Dataset section:
========================================================================
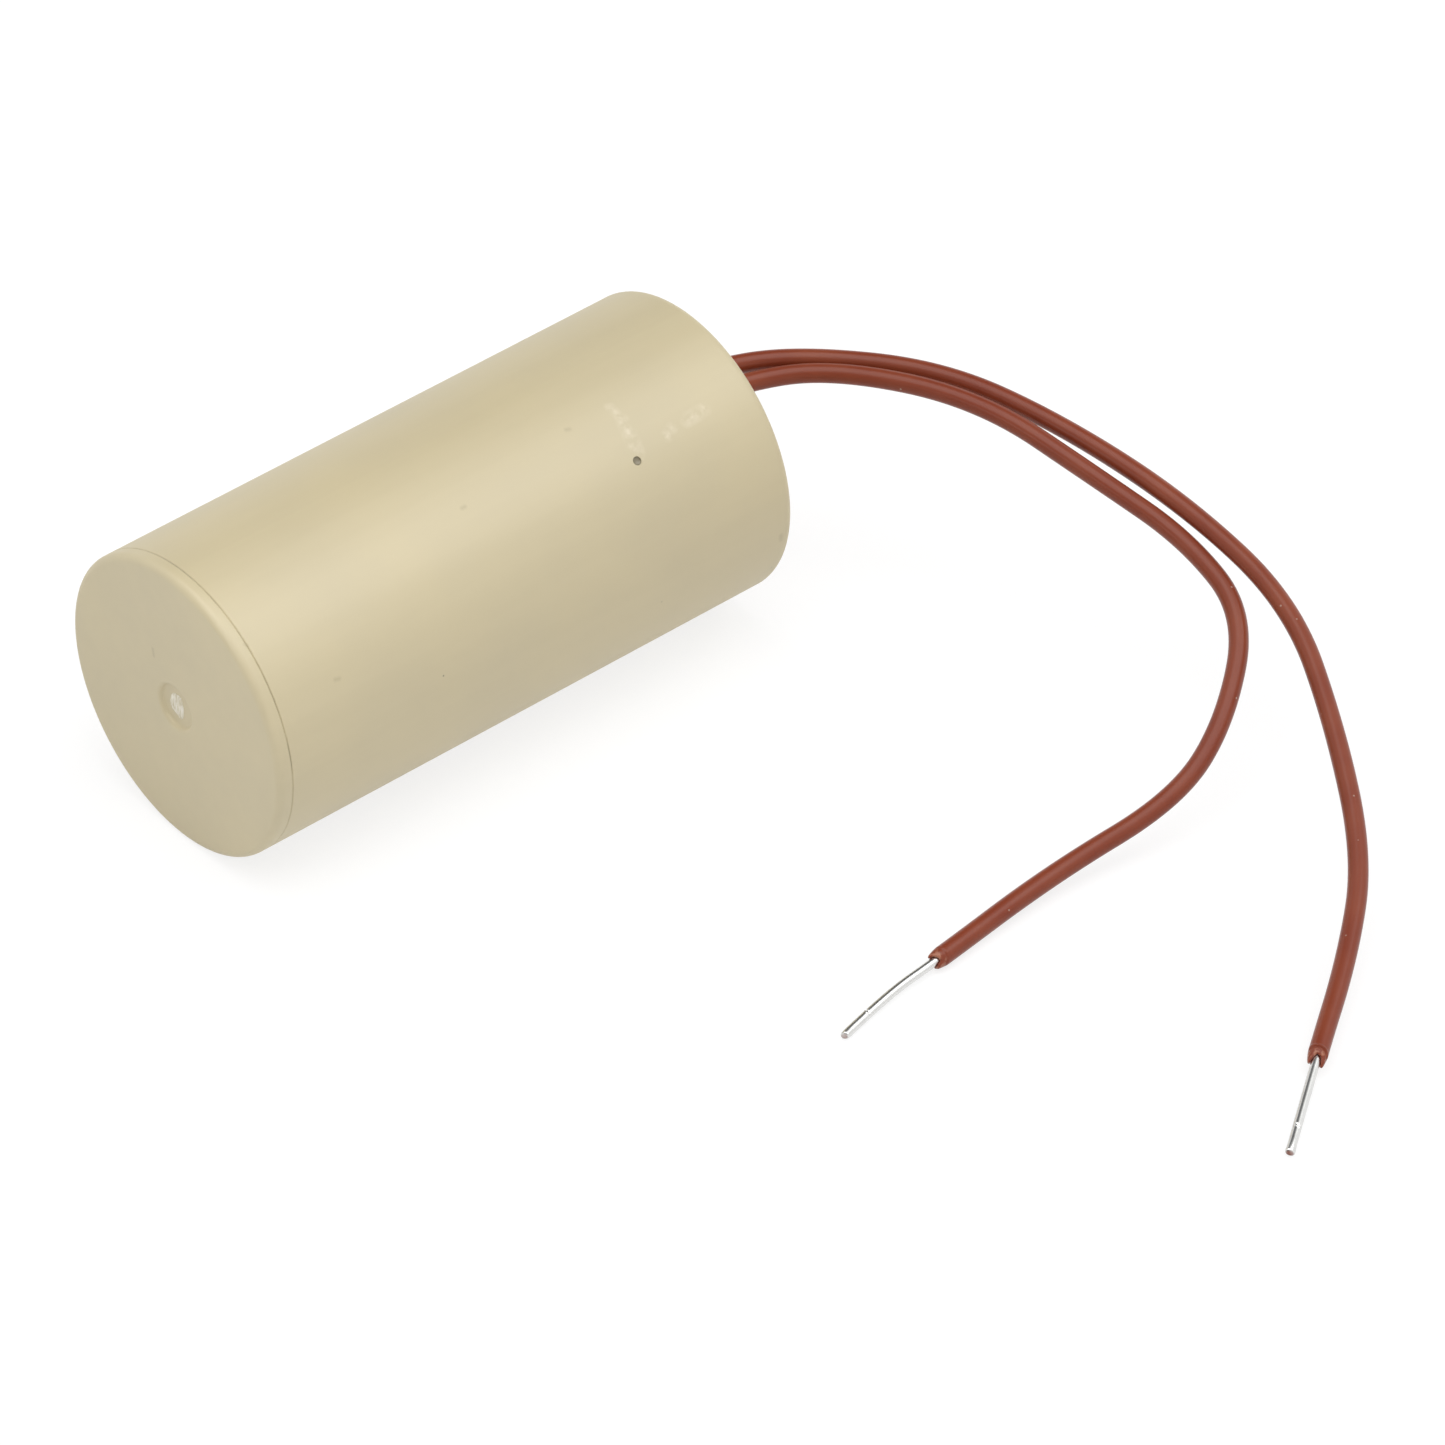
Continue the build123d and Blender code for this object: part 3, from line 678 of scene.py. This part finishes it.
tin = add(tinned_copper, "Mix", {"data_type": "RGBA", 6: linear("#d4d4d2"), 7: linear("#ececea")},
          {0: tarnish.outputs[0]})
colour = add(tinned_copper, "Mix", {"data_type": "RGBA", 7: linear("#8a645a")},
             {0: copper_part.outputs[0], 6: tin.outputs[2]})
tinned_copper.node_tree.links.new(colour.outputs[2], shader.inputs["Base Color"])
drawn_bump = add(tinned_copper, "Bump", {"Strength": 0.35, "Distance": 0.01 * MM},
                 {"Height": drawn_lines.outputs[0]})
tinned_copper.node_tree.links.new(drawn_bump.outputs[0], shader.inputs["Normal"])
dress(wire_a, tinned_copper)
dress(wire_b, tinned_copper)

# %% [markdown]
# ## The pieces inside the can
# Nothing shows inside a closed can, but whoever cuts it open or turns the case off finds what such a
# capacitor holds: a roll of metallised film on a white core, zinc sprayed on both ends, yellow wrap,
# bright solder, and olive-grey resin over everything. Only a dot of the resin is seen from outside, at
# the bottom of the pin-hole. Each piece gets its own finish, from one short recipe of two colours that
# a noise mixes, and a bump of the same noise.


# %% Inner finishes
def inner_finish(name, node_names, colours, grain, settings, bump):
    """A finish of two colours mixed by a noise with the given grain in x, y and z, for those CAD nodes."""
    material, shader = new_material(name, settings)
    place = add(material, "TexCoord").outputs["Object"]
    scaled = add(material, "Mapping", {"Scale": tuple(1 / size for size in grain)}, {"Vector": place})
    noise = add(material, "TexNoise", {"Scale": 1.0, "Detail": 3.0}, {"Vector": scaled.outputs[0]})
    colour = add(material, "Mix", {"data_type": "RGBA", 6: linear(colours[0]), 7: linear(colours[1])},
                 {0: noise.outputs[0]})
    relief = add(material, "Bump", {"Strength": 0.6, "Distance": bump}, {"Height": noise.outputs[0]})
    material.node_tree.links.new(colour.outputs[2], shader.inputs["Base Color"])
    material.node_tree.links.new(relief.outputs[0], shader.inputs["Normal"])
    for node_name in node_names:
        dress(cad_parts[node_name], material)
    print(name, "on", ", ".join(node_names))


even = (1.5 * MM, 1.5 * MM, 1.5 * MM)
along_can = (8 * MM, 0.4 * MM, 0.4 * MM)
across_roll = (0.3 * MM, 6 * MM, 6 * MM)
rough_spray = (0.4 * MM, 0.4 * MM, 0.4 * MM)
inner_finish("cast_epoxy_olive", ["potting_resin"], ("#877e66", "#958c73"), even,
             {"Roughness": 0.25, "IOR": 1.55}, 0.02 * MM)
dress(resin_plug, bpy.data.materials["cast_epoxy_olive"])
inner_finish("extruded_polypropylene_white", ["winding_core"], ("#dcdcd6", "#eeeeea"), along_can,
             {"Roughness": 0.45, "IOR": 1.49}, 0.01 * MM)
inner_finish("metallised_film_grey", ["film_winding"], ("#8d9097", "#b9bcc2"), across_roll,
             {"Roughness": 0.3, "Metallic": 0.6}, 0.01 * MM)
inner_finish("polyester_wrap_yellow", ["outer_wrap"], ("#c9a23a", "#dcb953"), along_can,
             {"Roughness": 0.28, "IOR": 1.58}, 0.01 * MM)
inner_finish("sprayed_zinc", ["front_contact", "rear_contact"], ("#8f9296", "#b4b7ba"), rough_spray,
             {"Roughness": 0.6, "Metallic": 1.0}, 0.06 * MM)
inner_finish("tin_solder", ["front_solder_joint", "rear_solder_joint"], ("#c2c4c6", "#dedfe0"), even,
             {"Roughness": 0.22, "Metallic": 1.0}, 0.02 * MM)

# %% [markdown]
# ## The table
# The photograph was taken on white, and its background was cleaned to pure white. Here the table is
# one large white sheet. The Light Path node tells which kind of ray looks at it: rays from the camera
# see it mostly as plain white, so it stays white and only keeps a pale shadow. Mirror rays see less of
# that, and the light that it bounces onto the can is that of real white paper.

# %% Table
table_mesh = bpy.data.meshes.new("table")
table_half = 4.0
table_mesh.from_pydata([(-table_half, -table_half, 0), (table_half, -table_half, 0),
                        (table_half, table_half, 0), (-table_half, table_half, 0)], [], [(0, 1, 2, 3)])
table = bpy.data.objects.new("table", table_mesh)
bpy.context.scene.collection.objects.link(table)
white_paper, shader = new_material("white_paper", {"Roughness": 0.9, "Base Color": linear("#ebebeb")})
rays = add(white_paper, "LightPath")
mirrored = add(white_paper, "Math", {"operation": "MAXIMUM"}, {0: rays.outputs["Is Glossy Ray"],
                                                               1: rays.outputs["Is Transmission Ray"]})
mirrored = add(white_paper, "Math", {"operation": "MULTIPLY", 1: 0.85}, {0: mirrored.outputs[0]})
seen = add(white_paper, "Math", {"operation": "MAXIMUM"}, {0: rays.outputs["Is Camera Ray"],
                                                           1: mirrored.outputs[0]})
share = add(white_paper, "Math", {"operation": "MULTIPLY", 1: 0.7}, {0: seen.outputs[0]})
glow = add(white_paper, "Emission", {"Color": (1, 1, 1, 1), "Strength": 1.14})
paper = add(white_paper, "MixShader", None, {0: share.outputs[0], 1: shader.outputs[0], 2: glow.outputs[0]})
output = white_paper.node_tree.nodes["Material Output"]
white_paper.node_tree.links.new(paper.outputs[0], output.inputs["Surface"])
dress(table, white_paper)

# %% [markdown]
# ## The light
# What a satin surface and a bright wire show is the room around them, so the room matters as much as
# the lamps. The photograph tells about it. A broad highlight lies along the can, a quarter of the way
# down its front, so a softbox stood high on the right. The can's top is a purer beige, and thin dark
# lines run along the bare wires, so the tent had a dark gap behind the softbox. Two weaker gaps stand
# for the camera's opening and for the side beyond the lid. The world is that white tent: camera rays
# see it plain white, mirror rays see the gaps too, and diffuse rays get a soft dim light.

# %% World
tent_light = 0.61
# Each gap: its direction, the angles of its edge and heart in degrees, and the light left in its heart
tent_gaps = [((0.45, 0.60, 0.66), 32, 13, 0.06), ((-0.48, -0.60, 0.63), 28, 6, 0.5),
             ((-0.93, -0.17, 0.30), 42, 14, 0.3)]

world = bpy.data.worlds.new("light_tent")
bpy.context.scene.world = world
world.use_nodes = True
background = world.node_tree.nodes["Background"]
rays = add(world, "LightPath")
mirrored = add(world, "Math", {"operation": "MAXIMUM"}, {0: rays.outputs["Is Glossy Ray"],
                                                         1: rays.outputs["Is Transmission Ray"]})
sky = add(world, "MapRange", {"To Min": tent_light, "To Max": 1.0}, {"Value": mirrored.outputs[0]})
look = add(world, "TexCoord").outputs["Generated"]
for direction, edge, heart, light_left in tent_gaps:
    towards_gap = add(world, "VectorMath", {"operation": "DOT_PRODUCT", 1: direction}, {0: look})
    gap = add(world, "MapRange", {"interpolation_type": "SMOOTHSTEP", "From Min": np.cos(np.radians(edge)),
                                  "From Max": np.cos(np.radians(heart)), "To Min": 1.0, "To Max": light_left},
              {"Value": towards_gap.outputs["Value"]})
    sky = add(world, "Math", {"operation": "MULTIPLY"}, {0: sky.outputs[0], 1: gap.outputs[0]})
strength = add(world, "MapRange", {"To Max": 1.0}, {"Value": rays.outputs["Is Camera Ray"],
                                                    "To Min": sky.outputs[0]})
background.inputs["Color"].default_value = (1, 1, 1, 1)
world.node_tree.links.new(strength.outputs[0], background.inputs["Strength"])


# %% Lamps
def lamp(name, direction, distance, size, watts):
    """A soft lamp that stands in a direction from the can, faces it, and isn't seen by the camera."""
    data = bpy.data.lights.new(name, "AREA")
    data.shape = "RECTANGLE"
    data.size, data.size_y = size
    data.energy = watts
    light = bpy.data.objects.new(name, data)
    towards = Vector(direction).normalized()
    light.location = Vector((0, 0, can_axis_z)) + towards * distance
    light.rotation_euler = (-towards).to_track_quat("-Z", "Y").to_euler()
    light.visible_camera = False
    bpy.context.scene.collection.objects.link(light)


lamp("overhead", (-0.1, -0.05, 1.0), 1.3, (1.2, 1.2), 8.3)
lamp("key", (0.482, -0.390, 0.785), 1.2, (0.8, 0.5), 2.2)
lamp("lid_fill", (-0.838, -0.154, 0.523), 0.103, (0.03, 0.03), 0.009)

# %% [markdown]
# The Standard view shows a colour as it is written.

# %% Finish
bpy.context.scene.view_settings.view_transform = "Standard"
========================================================================
Work to be completed: Restate, word for word and with nothing added, the lines from the first line of the listing through the one where "# a noise mixes, and" stands.

Written solution:
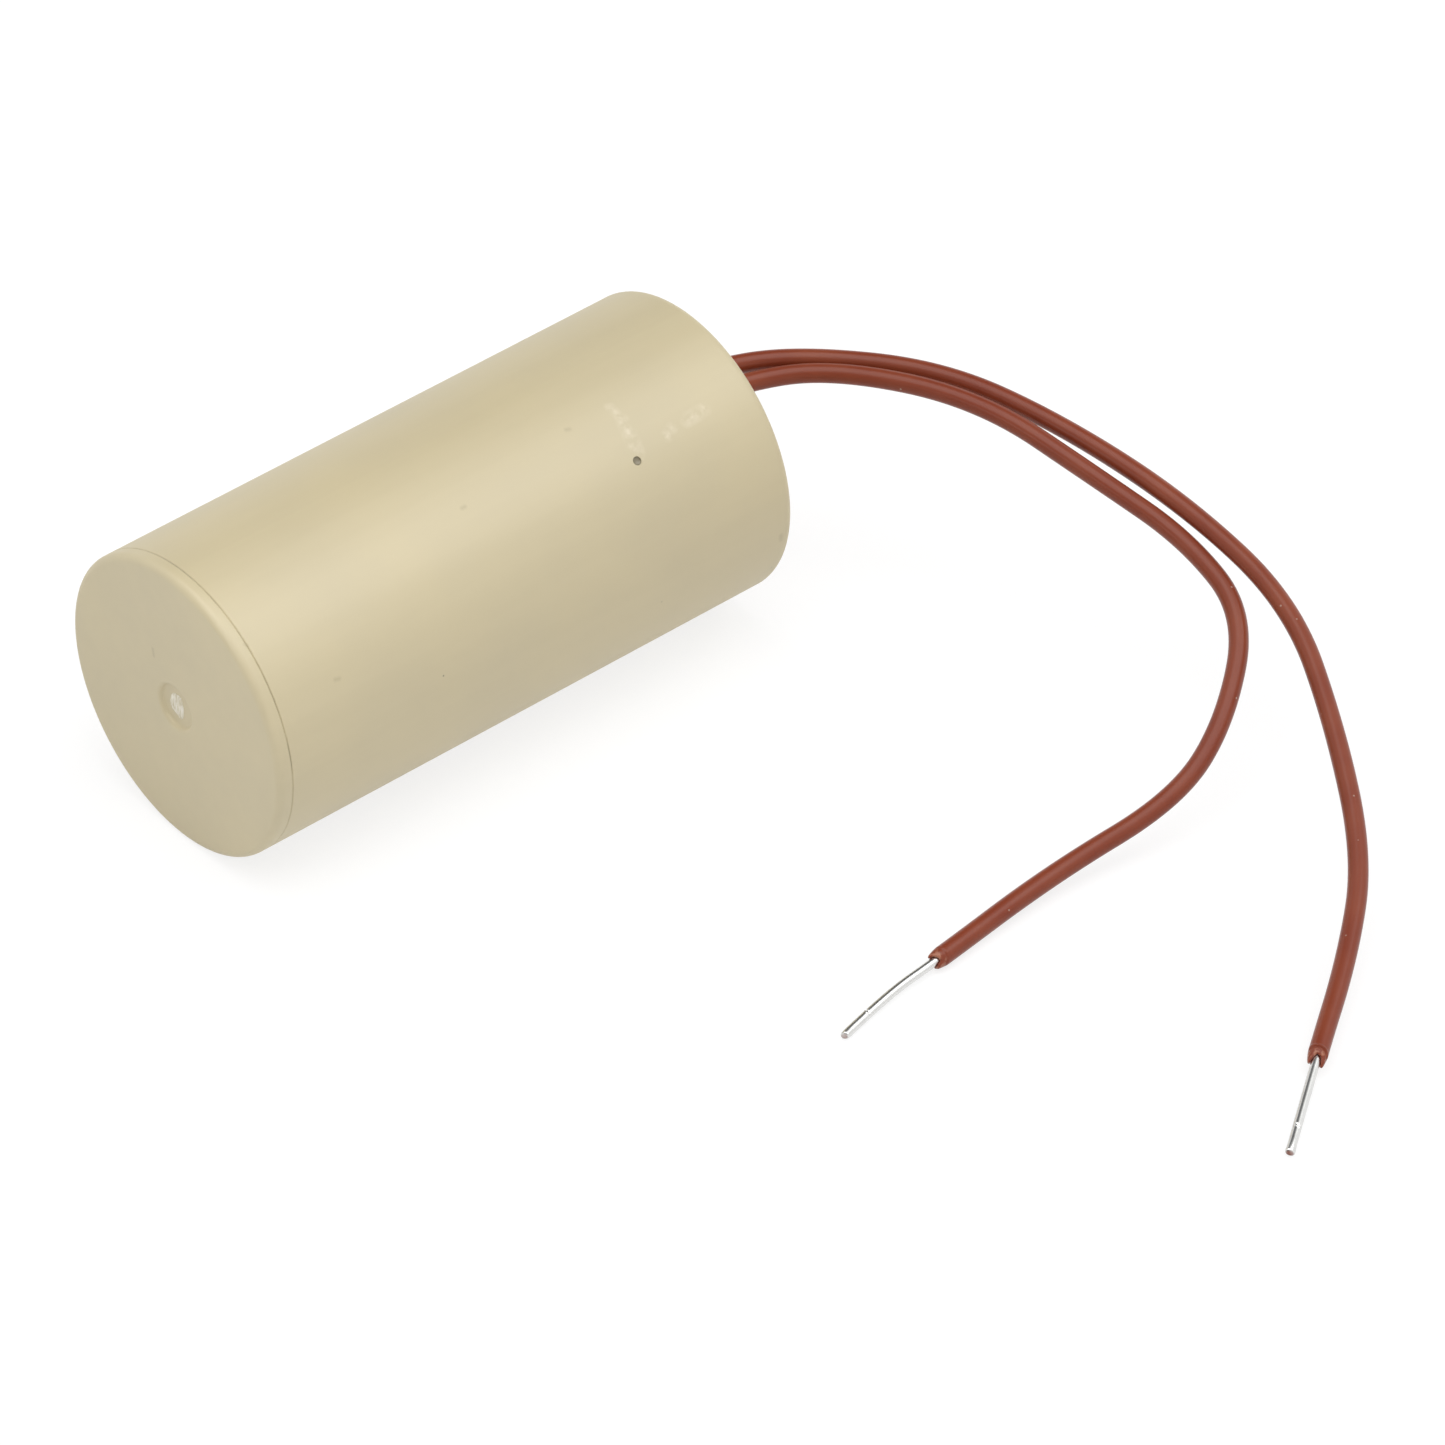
Continue the build123d and Blender code for this object: part 3, from line 678 of scene.py. This part finishes it.
tin = add(tinned_copper, "Mix", {"data_type": "RGBA", 6: linear("#d4d4d2"), 7: linear("#ececea")},
          {0: tarnish.outputs[0]})
colour = add(tinned_copper, "Mix", {"data_type": "RGBA", 7: linear("#8a645a")},
             {0: copper_part.outputs[0], 6: tin.outputs[2]})
tinned_copper.node_tree.links.new(colour.outputs[2], shader.inputs["Base Color"])
drawn_bump = add(tinned_copper, "Bump", {"Strength": 0.35, "Distance": 0.01 * MM},
                 {"Height": drawn_lines.outputs[0]})
tinned_copper.node_tree.links.new(drawn_bump.outputs[0], shader.inputs["Normal"])
dress(wire_a, tinned_copper)
dress(wire_b, tinned_copper)

# %% [markdown]
# ## The pieces inside the can
# Nothing shows inside a closed can, but whoever cuts it open or turns the case off finds what such a
# capacitor holds: a roll of metallised film on a white core, zinc sprayed on both ends, yellow wrap,
# bright solder, and olive-grey resin over everything. Only a dot of the resin is seen from outside, at
# the bottom of the pin-hole. Each piece gets its own finish, from one short recipe of two colours that
# a noise mixes, and a bump of the same noise.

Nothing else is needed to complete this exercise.